[Description of the task]: Quote the whole listing word for word, please.

----

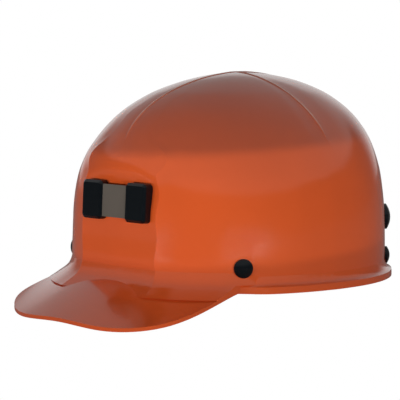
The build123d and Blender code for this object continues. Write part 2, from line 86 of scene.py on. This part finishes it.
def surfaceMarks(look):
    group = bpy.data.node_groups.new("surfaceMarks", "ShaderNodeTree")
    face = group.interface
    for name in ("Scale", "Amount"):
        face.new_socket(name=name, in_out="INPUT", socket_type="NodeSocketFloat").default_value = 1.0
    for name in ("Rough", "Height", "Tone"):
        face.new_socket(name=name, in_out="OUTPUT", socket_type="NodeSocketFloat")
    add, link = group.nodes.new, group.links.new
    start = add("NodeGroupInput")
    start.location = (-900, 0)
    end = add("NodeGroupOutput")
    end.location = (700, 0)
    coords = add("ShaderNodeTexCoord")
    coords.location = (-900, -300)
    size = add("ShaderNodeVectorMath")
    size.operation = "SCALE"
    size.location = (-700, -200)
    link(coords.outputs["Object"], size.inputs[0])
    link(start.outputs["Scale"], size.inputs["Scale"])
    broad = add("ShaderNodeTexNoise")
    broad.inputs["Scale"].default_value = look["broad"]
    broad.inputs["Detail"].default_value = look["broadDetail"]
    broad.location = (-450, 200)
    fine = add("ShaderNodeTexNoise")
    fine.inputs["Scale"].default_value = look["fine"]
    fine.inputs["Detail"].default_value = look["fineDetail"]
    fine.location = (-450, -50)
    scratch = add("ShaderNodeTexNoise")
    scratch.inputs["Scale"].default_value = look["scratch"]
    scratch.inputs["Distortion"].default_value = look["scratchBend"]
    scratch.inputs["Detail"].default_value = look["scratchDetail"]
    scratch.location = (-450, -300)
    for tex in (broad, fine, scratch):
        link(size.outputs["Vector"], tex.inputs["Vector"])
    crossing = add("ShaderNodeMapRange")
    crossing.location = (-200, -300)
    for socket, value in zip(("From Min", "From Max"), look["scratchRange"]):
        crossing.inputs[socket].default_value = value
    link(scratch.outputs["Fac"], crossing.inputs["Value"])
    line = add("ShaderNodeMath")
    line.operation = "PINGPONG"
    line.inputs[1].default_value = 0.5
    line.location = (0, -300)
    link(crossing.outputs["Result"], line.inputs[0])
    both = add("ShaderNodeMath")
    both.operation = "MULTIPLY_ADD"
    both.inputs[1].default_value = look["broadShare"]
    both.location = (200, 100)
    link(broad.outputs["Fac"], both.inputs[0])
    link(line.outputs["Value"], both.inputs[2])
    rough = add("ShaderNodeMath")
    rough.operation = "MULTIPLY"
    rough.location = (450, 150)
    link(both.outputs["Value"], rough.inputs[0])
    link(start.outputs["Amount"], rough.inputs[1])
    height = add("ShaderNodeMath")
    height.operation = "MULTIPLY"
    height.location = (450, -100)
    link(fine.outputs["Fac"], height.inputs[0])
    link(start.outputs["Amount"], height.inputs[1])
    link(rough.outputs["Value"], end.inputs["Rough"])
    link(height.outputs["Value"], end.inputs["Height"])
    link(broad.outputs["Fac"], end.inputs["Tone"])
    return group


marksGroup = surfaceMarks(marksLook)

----

[Answer to the exercise]:
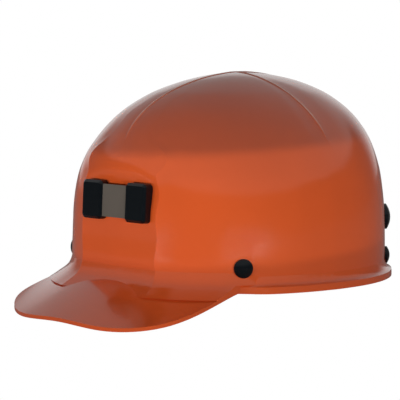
The build123d and Blender code for this object continues. Write part 2, from line 86 of scene.py on. This part finishes it.
def surfaceMarks(look):
    group = bpy.data.node_groups.new("surfaceMarks", "ShaderNodeTree")
    face = group.interface
    for name in ("Scale", "Amount"):
        face.new_socket(name=name, in_out="INPUT", socket_type="NodeSocketFloat").default_value = 1.0
    for name in ("Rough", "Height", "Tone"):
        face.new_socket(name=name, in_out="OUTPUT", socket_type="NodeSocketFloat")
    add, link = group.nodes.new, group.links.new
    start = add("NodeGroupInput")
    start.location = (-900, 0)
    end = add("NodeGroupOutput")
    end.location = (700, 0)
    coords = add("ShaderNodeTexCoord")
    coords.location = (-900, -300)
    size = add("ShaderNodeVectorMath")
    size.operation = "SCALE"
    size.location = (-700, -200)
    link(coords.outputs["Object"], size.inputs[0])
    link(start.outputs["Scale"], size.inputs["Scale"])
    broad = add("ShaderNodeTexNoise")
    broad.inputs["Scale"].default_value = look["broad"]
    broad.inputs["Detail"].default_value = look["broadDetail"]
    broad.location = (-450, 200)
    fine = add("ShaderNodeTexNoise")
    fine.inputs["Scale"].default_value = look["fine"]
    fine.inputs["Detail"].default_value = look["fineDetail"]
    fine.location = (-450, -50)
    scratch = add("ShaderNodeTexNoise")
    scratch.inputs["Scale"].default_value = look["scratch"]
    scratch.inputs["Distortion"].default_value = look["scratchBend"]
    scratch.inputs["Detail"].default_value = look["scratchDetail"]
    scratch.location = (-450, -300)
    for tex in (broad, fine, scratch):
        link(size.outputs["Vector"], tex.inputs["Vector"])
    crossing = add("ShaderNodeMapRange")
    crossing.location = (-200, -300)
    for socket, value in zip(("From Min", "From Max"), look["scratchRange"]):
        crossing.inputs[socket].default_value = value
    link(scratch.outputs["Fac"], crossing.inputs["Value"])
    line = add("ShaderNodeMath")
    line.operation = "PINGPONG"
    line.inputs[1].default_value = 0.5
    line.location = (0, -300)
    link(crossing.outputs["Result"], line.inputs[0])
    both = add("ShaderNodeMath")
    both.operation = "MULTIPLY_ADD"
    both.inputs[1].default_value = look["broadShare"]
    both.location = (200, 100)
    link(broad.outputs["Fac"], both.inputs[0])
    link(line.outputs["Value"], both.inputs[2])
    rough = add("ShaderNodeMath")
    rough.operation = "MULTIPLY"
    rough.location = (450, 150)
    link(both.outputs["Value"], rough.inputs[0])
    link(start.outputs["Amount"], rough.inputs[1])
    height = add("ShaderNodeMath")
    height.operation = "MULTIPLY"
    height.location = (450, -100)
    link(fine.outputs["Fac"], height.inputs[0])
    link(start.outputs["Amount"], height.inputs[1])
    link(rough.outputs["Value"], end.inputs["Rough"])
    link(height.outputs["Value"], end.inputs["Height"])
    link(broad.outputs["Fac"], end.inputs["Tone"])
    return group


marksGroup = surfaceMarks(marksLook)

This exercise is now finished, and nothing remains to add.